> [Given task]: In the listing below, find the line containing "addNode('pot', pot(), POTTERY);" and the line containing "cad_parts[member].parent = rigid_bodies[body]". Repeat exactly those two lines and every line between them, nothing more.

> [Available data]:

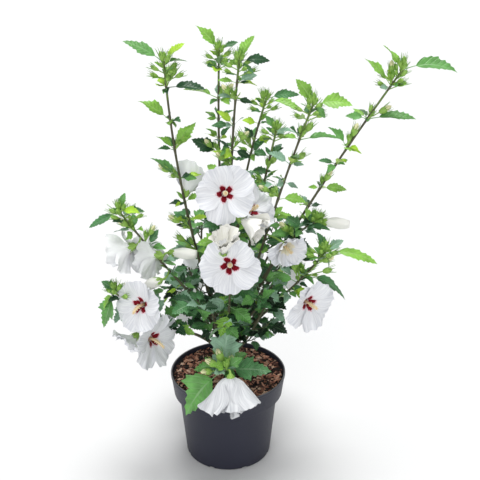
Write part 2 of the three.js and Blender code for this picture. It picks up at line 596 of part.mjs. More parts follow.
// Side twigs by the seeded rule: each leaves the stem a golden angle round from the last one,
// rises as it goes, and carries leaves to both sides and one at its end.
function addTwigs(name, shoot) {
  const rule = TWIG_RULE;
  const random = seededRandom(shoot.seed);
  const { stem, at, parts } = masses[name];
  for (let i = 0; i < shoot.twigs; i += 1) {
    const share = rule.from + (rule.over * (i + 0.5)) / shoot.twigs;
    const place = shoot.enters + (1 - shoot.enters) * share;
    const azimuth = shoot.seed + i * GOLDEN_ANGLE;
    const lift = rule.lift + rule.liftRange * random();
    const length = shoot.reach * (rule.leastReach + (1 - rule.leastReach) * random());
    const sizes = TWIG_LEAVES.map(() => LEAST_LEAF + (1 - LEAST_LEAF) * random());
    const root = at(place);
    const end = root.clone().addScaledVector(heading(azimuth, lift + rule.rise), length);
    const bow = root.clone().addScaledVector(heading(azimuth, lift - rule.sag), 0.5 * length);
    const twigLine = new THREE.QuadraticBezierCurve3(root, bow, end);
    const thickness = taper(TWIG_RADIUS, TWIG_TIP_RADIUS);
    const twig = limb(twigLine, 0, 1, thickness, 3, TWIG_RINGS);
    if (!isFree(twig, limb(twigLine, 0.4, 1, thickness, 3, TWIG_RINGS), name, stem)) continue;
    parts.push(twig);
    TWIG_LEAVES.forEach(({ place: spot, turn, tilt, length: size }, k) => {
      const foot = middleOf(twigLine, 0, TWIG_RINGS, spot);
      addLeaf(name, twig, foot, azimuth + turn, lift + tilt, size * sizes[k]);
    });
  }
}

for (const [name, shoot] of Object.entries(SHOOTS)) {
  const { stem, at } = masses[name];
  for (const [azimuth, lift, length, droop] of shoot.tipLeaves ?? []) {
    addLeaf(name, stem, at(1 - TIP_INSET), azimuth, lift, length, droop);
  }
  for (let i = 1; i <= (shoot.tipBuds ?? 0); i += 1) {
    addBud(name, stem, at(1 - TIP_INSET - i * TIP_SPACING), 60 + i * GOLDEN_ANGLE, 75 - 12 * i, 11);
  }
}
for (const [name, shoot] of Object.entries(SHOOTS)) {
  const { stem, at } = masses[name];
  for (const [place, azimuth, lift, length, droop] of shoot.leaves ?? []) {
    addLeaf(name, stem, at(place), azimuth, lift, length, droop);
  }
  for (const [place, azimuth, lift, stalk] of shoot.buds ?? []) {
    addBud(name, stem, at(place), azimuth, lift, stalk);
  }
}
for (const [name, shoot] of Object.entries(SHOOTS)) if (shoot.twigs) addTwigs(name, shoot);

// ---------- the assembly ----------

const POTTERY = { color: 0x3d3f49, roughness: 0.55, metalness: 0 };
const SOIL = { color: 0x4a3226, roughness: 0.95, metalness: 0 };
const BARK = { color: 0x7b7150, roughness: 0.85, metalness: 0 };
const FOLIAGE = { color: 0x4f8a3a, roughness: 0.6, metalness: 0 };

const shrub = new THREE.Group();

function addNode(name, solid, finish) {
  const mesh = new THREE.Mesh(geometryOf(solid), new THREE.MeshStandardMaterial(finish));
  mesh.name = name;
  shrub.add(mesh);
}

addNode('pot', pot(), POTTERY);
addNode('root_ball', rootBall(), SOIL);
for (const [name, { solid }] of Object.entries(limbs)) addNode(name, solid, BARK);
for (const [name, { parts }] of Object.entries(masses)) {
  const whole = parts.reduce((sum, piece) => sum.add(piece));
  addNode(`mass_${name}`, largestPiece(whole), FOLIAGE);
}

export default shrub;
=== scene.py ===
# A flowering hibiscus shrub (rose of Sharon) in its nursery pot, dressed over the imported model.
# Metres, +Z up, -Y the front. Sizes are given in millimetres and turned into metres by MM.
import json
import math

import bpy
import numpy as np
from mathutils import Matrix, Vector

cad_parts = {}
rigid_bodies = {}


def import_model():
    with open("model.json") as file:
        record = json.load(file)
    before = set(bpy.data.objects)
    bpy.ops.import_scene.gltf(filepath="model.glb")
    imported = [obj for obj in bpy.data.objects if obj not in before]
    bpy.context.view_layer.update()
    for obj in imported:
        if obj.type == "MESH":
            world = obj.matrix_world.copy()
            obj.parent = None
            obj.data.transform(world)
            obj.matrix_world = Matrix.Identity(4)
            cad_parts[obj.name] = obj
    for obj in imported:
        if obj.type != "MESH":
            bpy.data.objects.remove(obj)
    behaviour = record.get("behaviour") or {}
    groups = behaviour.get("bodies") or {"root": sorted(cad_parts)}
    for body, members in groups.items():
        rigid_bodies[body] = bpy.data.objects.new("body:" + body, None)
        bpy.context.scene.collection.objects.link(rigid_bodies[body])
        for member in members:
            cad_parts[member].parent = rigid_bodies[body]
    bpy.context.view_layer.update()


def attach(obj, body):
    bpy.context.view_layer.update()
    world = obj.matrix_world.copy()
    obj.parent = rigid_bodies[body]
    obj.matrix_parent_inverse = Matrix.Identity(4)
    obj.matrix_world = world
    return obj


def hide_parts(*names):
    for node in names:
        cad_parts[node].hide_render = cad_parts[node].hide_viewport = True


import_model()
MM = 0.001
scene = bpy.context.scene

# ---------------------------------------------------------------------------------------------
# The view: a camera in front of the plant, above its top, that looks down on it at 23 degrees
# through a short telephoto lens.
# ---------------------------------------------------------------------------------------------
CAMERA_PLACE = (19.8 * MM, -1280.3 * MM, 930.5 * MM)
CAMERA_DIP = 23.1
CAMERA_LENS = 66.86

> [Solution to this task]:
addNode('pot', pot(), POTTERY);
addNode('root_ball', rootBall(), SOIL);
for (const [name, { solid }] of Object.entries(limbs)) addNode(name, solid, BARK);
for (const [name, { parts }] of Object.entries(masses)) {
  const whole = parts.reduce((sum, piece) => sum.add(piece));
  addNode(`mass_${name}`, largestPiece(whole), FOLIAGE);
}

export default shrub;
=== scene.py ===
# A flowering hibiscus shrub (rose of Sharon) in its nursery pot, dressed over the imported model.
# Metres, +Z up, -Y the front. Sizes are given in millimetres and turned into metres by MM.
import json
import math

import bpy
import numpy as np
from mathutils import Matrix, Vector

cad_parts = {}
rigid_bodies = {}


def import_model():
    with open("model.json") as file:
        record = json.load(file)
    before = set(bpy.data.objects)
    bpy.ops.import_scene.gltf(filepath="model.glb")
    imported = [obj for obj in bpy.data.objects if obj not in before]
    bpy.context.view_layer.update()
    for obj in imported:
        if obj.type == "MESH":
            world = obj.matrix_world.copy()
            obj.parent = None
            obj.data.transform(world)
            obj.matrix_world = Matrix.Identity(4)
            cad_parts[obj.name] = obj
    for obj in imported:
        if obj.type != "MESH":
            bpy.data.objects.remove(obj)
    behaviour = record.get("behaviour") or {}
    groups = behaviour.get("bodies") or {"root": sorted(cad_parts)}
    for body, members in groups.items():
        rigid_bodies[body] = bpy.data.objects.new("body:" + body, None)
        bpy.context.scene.collection.objects.link(rigid_bodies[body])
        for member in members:
            cad_parts[member].parent = rigid_bodies[body]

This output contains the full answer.